## Prompt
All of the data below must be repeated exactly.

## Supplied information
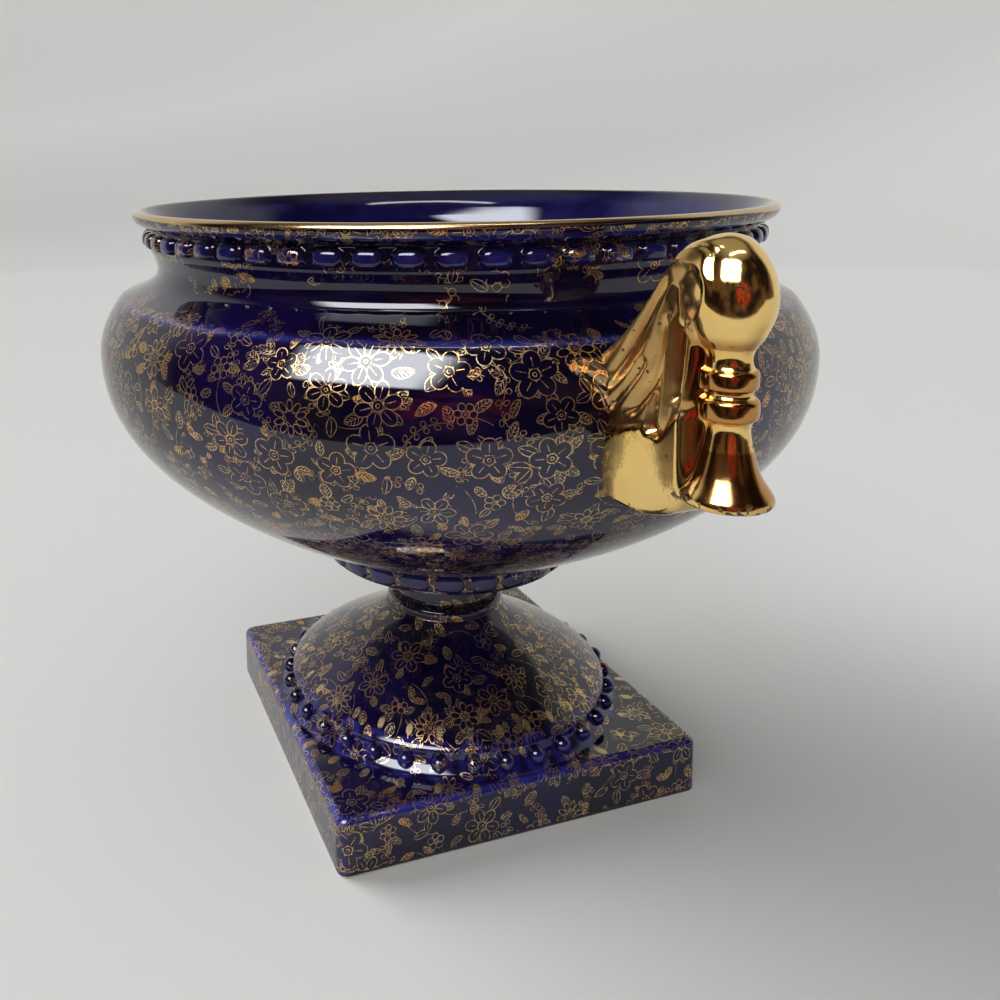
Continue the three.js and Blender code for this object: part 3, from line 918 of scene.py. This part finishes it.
def gold_lines(s):
    """How much gold lies on the glaze, from 0 to 1, and how bright it is."""
    worn = s.noise(900)
    width = s.mul(LINE, s.ramp(s.noise(260), 0.2, 0.8, 0.75, 1.3))
    bloom, bloom_area, bloom_tone = draw_blossom(s, width)
    leaf, leaf_area, leaf_tone = draw_leaf(s, width)
    twig, twig_tone = draw_twig(s, width)
    leaf = s.mul(leaf, s.sub(1.0, bloom_area))
    twig = s.mul(twig, s.sub(1.0, bloom_area), s.sub(1.0, leaf_area))
    tone = s.most(s.mul(bloom, bloom_tone), s.mul(leaf, leaf_tone), s.mul(twig, twig_tone))
    shown = s.less(s.noise(75), s.mul(s.number("print"), PRINT_SHARE))
    lines = s.mul(s.most(bloom, leaf, twig), shown)
    lines = s.most(s.mul(lines, s.ramp(worn, 0.32, 0.56, 0.2, 1.0)), draw_petals(s))
    return lines, tone


COBALT = (0.0070, 0.0032, 0.040, 1)
COBALT_POOLED = (0.0032, 0.0018, 0.010, 1)
COBALT_THIN = (0.030, 0.036, 0.30, 1)
GOLD = (0.66, 0.37, 0.12, 1)
GOLD_PALE = (0.60, 0.44, 0.24, 1)
BARE_BODY = (0.72, 0.66, 0.56, 1)


def cobalt_glaze():
    s = new_shader("cobalt_glaze")
    thin = s.number("thin")
    cloud = s.ramp(s.noise(38, 3), 0.35, 0.7)
    blue = s.mix(cloud, COBALT_POOLED, COBALT)
    patchy = s.ramp(s.noise(120), 0.3, 0.65, 0.45, 1.0)
    blue = s.mix(s.mul(thin, patchy), blue, COBALT_THIN)
    lines, tone = gold_lines(s)
    gilt = s.number("gilt")
    gilt = s.ramp(s.add(gilt, s.mul(s.sub(s.noise(300), 0.5), 0.5)), 0.45, 0.55)
    gold = s.most(lines, gilt)
    colour = s.mix(gold, blue, s.mix(tone, GOLD_PALE, GOLD))
    bare = s.number("bare")
    s.set("Base Color", s.mix(bare, colour, BARE_BODY))
    s.set("Metallic", s.mul(gold, s.sub(1.0, bare)))
    rough = s.add(s.mul(lines, 0.26), s.mul(gilt, 0.1))
    rough = s.add(rough, s.ramp(s.noise(60, 3), 0.3, 0.7, 0.025, 0.06))
    s.set("Roughness", s.most(rough, s.mul(bare, 0.75)))
    s.set("IOR", 1.56)
    ripple = s.add(s.mul(s.noise(55, 1), 0.5), s.mul(s.noise(900, 1), 0.006))
    bump = s.node("ShaderNodeBump", {"Strength": 0.35, "Distance": 0.0006, "Height": ripple})
    s.set("Normal", bump.outputs["Normal"])
    return s.material


BELL_RIM_HEIGHT = 105.4
GILT_DARK = (0.06, 0.035, 0.02, 1)
GILT_DEEP = (0.90, 0.57, 0.17, 1)
GILT_BRIGHT = (0.96, 0.68, 0.26, 1)
# Matte gold for the upper cheeks. Its darker colour is also painted shade.
GILT_DULL_SHADED = (0.50, 0.30, 0.115, 1)
# Painted shade: a dark brown-orange gold laid in the handle's recesses.
GILT_SHADED_HOLLOW = (0.42, 0.17, 0.05, 1)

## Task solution
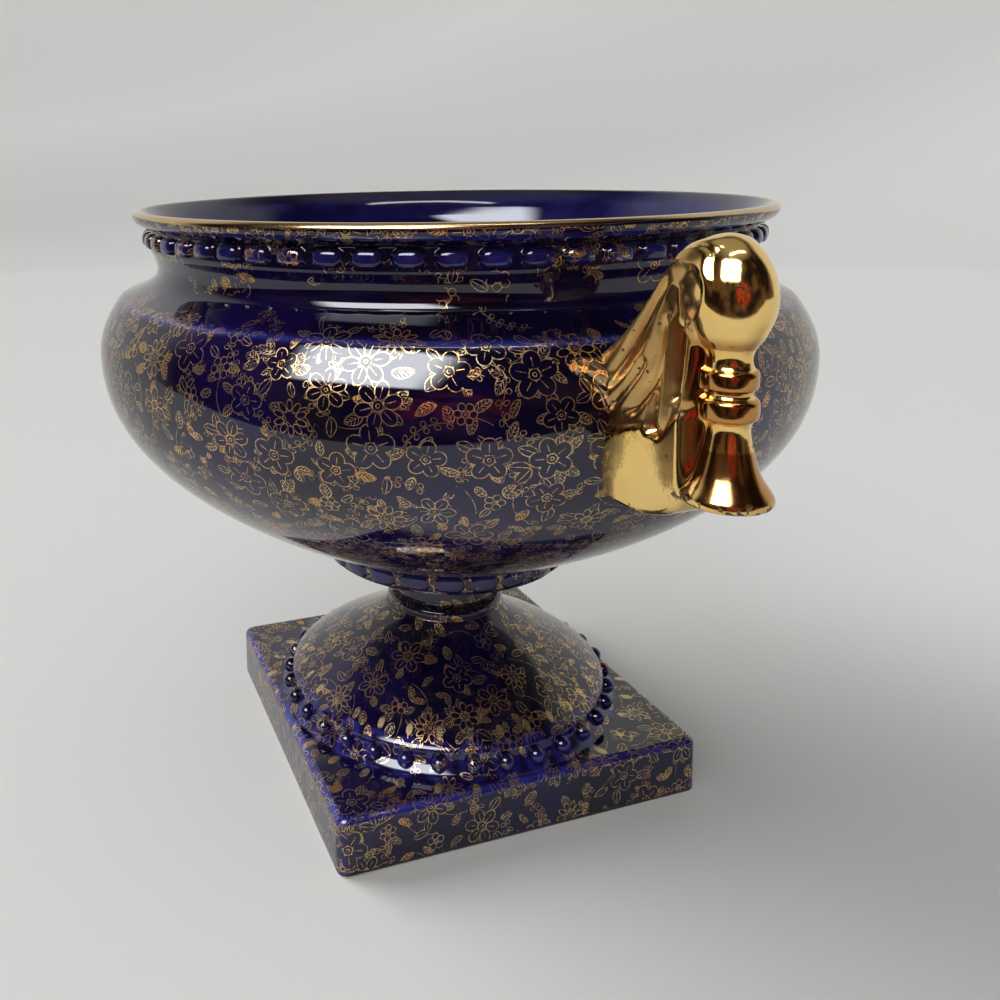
Continue the three.js and Blender code for this object: part 3, from line 918 of scene.py. This part finishes it.
def gold_lines(s):
    """How much gold lies on the glaze, from 0 to 1, and how bright it is."""
    worn = s.noise(900)
    width = s.mul(LINE, s.ramp(s.noise(260), 0.2, 0.8, 0.75, 1.3))
    bloom, bloom_area, bloom_tone = draw_blossom(s, width)
    leaf, leaf_area, leaf_tone = draw_leaf(s, width)
    twig, twig_tone = draw_twig(s, width)
    leaf = s.mul(leaf, s.sub(1.0, bloom_area))
    twig = s.mul(twig, s.sub(1.0, bloom_area), s.sub(1.0, leaf_area))
    tone = s.most(s.mul(bloom, bloom_tone), s.mul(leaf, leaf_tone), s.mul(twig, twig_tone))
    shown = s.less(s.noise(75), s.mul(s.number("print"), PRINT_SHARE))
    lines = s.mul(s.most(bloom, leaf, twig), shown)
    lines = s.most(s.mul(lines, s.ramp(worn, 0.32, 0.56, 0.2, 1.0)), draw_petals(s))
    return lines, tone


COBALT = (0.0070, 0.0032, 0.040, 1)
COBALT_POOLED = (0.0032, 0.0018, 0.010, 1)
COBALT_THIN = (0.030, 0.036, 0.30, 1)
GOLD = (0.66, 0.37, 0.12, 1)
GOLD_PALE = (0.60, 0.44, 0.24, 1)
BARE_BODY = (0.72, 0.66, 0.56, 1)


def cobalt_glaze():
    s = new_shader("cobalt_glaze")
    thin = s.number("thin")
    cloud = s.ramp(s.noise(38, 3), 0.35, 0.7)
    blue = s.mix(cloud, COBALT_POOLED, COBALT)
    patchy = s.ramp(s.noise(120), 0.3, 0.65, 0.45, 1.0)
    blue = s.mix(s.mul(thin, patchy), blue, COBALT_THIN)
    lines, tone = gold_lines(s)
    gilt = s.number("gilt")
    gilt = s.ramp(s.add(gilt, s.mul(s.sub(s.noise(300), 0.5), 0.5)), 0.45, 0.55)
    gold = s.most(lines, gilt)
    colour = s.mix(gold, blue, s.mix(tone, GOLD_PALE, GOLD))
    bare = s.number("bare")
    s.set("Base Color", s.mix(bare, colour, BARE_BODY))
    s.set("Metallic", s.mul(gold, s.sub(1.0, bare)))
    rough = s.add(s.mul(lines, 0.26), s.mul(gilt, 0.1))
    rough = s.add(rough, s.ramp(s.noise(60, 3), 0.3, 0.7, 0.025, 0.06))
    s.set("Roughness", s.most(rough, s.mul(bare, 0.75)))
    s.set("IOR", 1.56)
    ripple = s.add(s.mul(s.noise(55, 1), 0.5), s.mul(s.noise(900, 1), 0.006))
    bump = s.node("ShaderNodeBump", {"Strength": 0.35, "Distance": 0.0006, "Height": ripple})
    s.set("Normal", bump.outputs["Normal"])
    return s.material


BELL_RIM_HEIGHT = 105.4
GILT_DARK = (0.06, 0.035, 0.02, 1)
GILT_DEEP = (0.90, 0.57, 0.17, 1)
GILT_BRIGHT = (0.96, 0.68, 0.26, 1)
# Matte gold for the upper cheeks. Its darker colour is also painted shade.
GILT_DULL_SHADED = (0.50, 0.30, 0.115, 1)
# Painted shade: a dark brown-orange gold laid in the handle's recesses.
GILT_SHADED_HOLLOW = (0.42, 0.17, 0.05, 1)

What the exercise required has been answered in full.